C'est en lisant la présentation ici-même de
Diadorim que ma réflexion s'est approfondie en ce qui concerne ce que Babelio identifie comme la littérature SUD-américaine. Pour un européen, je suppose que la différence importe peu mais il y a trois amériques: amérique centrale, amérique du nord et amérique du sud. Des auteurs comme
Alejo Carpentier ou
Carlos Fuentes n'appartiennent ni à l'amérique du sud ni à l'amérique du nord. Peut-être faudrait-il modifier l'appellation: non pas littérature sud-américaine, ce qui exclut Fuentes et Carpentier, mais littérature latino-américaine.
Revenons à
Diadorim et son résumé: «En Amérique du Sud,
João Guimarães Rosa (1908-1967) est, avec
Jorge Luis Borges, le géant continental du siècle.» Oui, en effet, si l'on exclut Fuentes et Carpentier, si Chamoiseau, Alexis, Depestre, ou le très grand, le titan
Aimé Césaire sont exclus.
Avec
Diadorim, Rosa est l'auteur d'un seul et unique roman, ce qui fait de lui un géant...
Et
Borges, un faiseur de petites oeuvres, très conceptuelles et formalistes, cérébrales et apolitiques.
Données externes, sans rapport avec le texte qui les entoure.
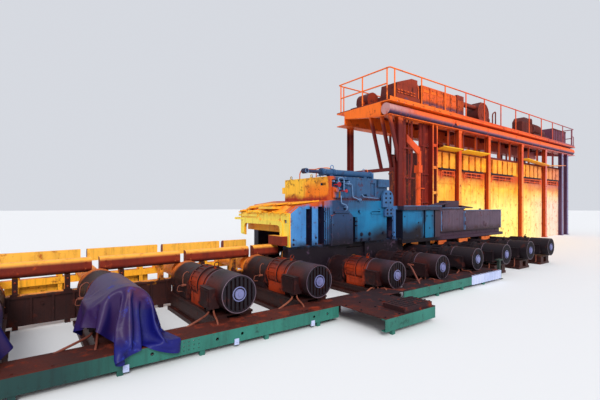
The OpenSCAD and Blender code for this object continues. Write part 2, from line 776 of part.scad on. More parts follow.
// Bearing blocks around the roller necks, on the sills
module roller_bearings() {
    color("#3a2a26") both_sides() for (x = driven_xs) difference() {
        union() {
            span([x - bearing_half, -guard_y + bearing_in, sill_of(x)],
                 [x + bearing_half, -guard_y + bearing_in + bearing_t, axis_of(x)]);
            bar_y([x, -guard_y + bearing_in, axis_of(x)], bearing_r, bearing_t);
        }
        bar_y([x, -guard_y, axis_of(x)], neck_r + fit, guard_t);
        span([x - bearing_half, -guard_y, 0], [x + bearing_half, -guard_y + guard_t, sill_of(x)]);
    }
}

// Sills, legs and window posts of the table
module table_frames() {
    color("#1f1212") both_sides() for (s = table_spans) {
        mid = (s[0] + s[1]) / 2;
        union() {
            span([s[0], -guard_y + frame_in, sill_of(mid) - sill_h],
                 [s[1], -guard_y + guard_t, sill_of(mid)]);
            for (x = driven_xs, side = [-1, 1]) if (x > s[0] && x < s[1]) {
                span([x + side * post_off - post_w / 2, -guard_y + 2 * frame_in,
                      in_stand(mid) ? bed_t : 0],
                     [x + side * post_off + post_w / 2, -guard_y + guard_t - frame_in,
                      sill_of(mid) - sill_h]);
                if (!in_stand(mid))
                    span([x + side * post_off - post_w / 2, -guard_y + frame_in, sill_z],
                         [x + side * post_off + post_w / 2, -guard_y + guard_t, pass_z]);
            }
        }
    }
}

// Rounded side guards, one over each bay, with the stop block at the stand's mouth
module side_guards() {
    color("#5a1c10") both_sides() for (s = concat(guard_bays(entry_ends), guard_bays(exit_ends)))
        translate([s[0], 0, pass_z]) rotate([90, 0, 90]) linear_extrude(s[1] - s[0]) guard_outline();
    color("#5a1c10") span([stop_x, -side_y + 60, guard_top], [face_x0, -guard_y + guard_t, guard_top + 190]);
}

module guard_outline() {
    union() {
        translate([-guard_y + guard_t / 2, guard_t / 2]) circle(d = guard_t, $fn = 48);
        translate([-guard_y + guard_t / 2, guard_h - guard_t / 2]) circle(d = guard_t, $fn = 48);
        translate([-guard_y, guard_t / 2]) square([guard_t, guard_h - guard_t]);
        translate([-guard_y + guard_t / 2, 0]) square([guard_t / 2, guard_h]);
    }
}

// Plates that close the table sides below the sills
module apron_plates() {
    color("#2a0f0d") both_sides() for (s = concat(guard_bays(entry_ends), guard_bays(exit_ends)))
        span([s[0] + apron_gap, -guard_y + frame_in - plate, apron_z],
             [s[1] - apron_gap, -guard_y + frame_in, sill_z - 10]);
}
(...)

En somme, de petits géants, ou des grands nains, ou des géants à genoux, ou...
(Quand on sait les dizaines de révolutions, les centaines de coups d'état, la multiplicité des dictatures et des régimes coloniaux (encore aujourd'hui, les dictatures molles d'Ivan Duque, les coups d'état parlementaires contre Pedro Castillo et Manuel Zelaya, le retour du refoulé avec Jeanine Áñez, entre fascisme et racisme exterminateur), il est très très très étrange de voir à l'oeuvre un écrivain reconnu comme
Borges qui se tient à l'écart des tensions et des revers de son époque.)
Bref, c'est sans doute une image fantasmée pour lecteur blasé que celle de l'amérique du sud, une amérique de perroquets et d'exotisme, une amérique du baroque et de la surcharge, alors qu'il s'agit bien plutôt d'une terre d'injustice imbibée de sang, peuplée de millions de fantômes d'Indios et de millions d'africains, tous voués à un esclavage total.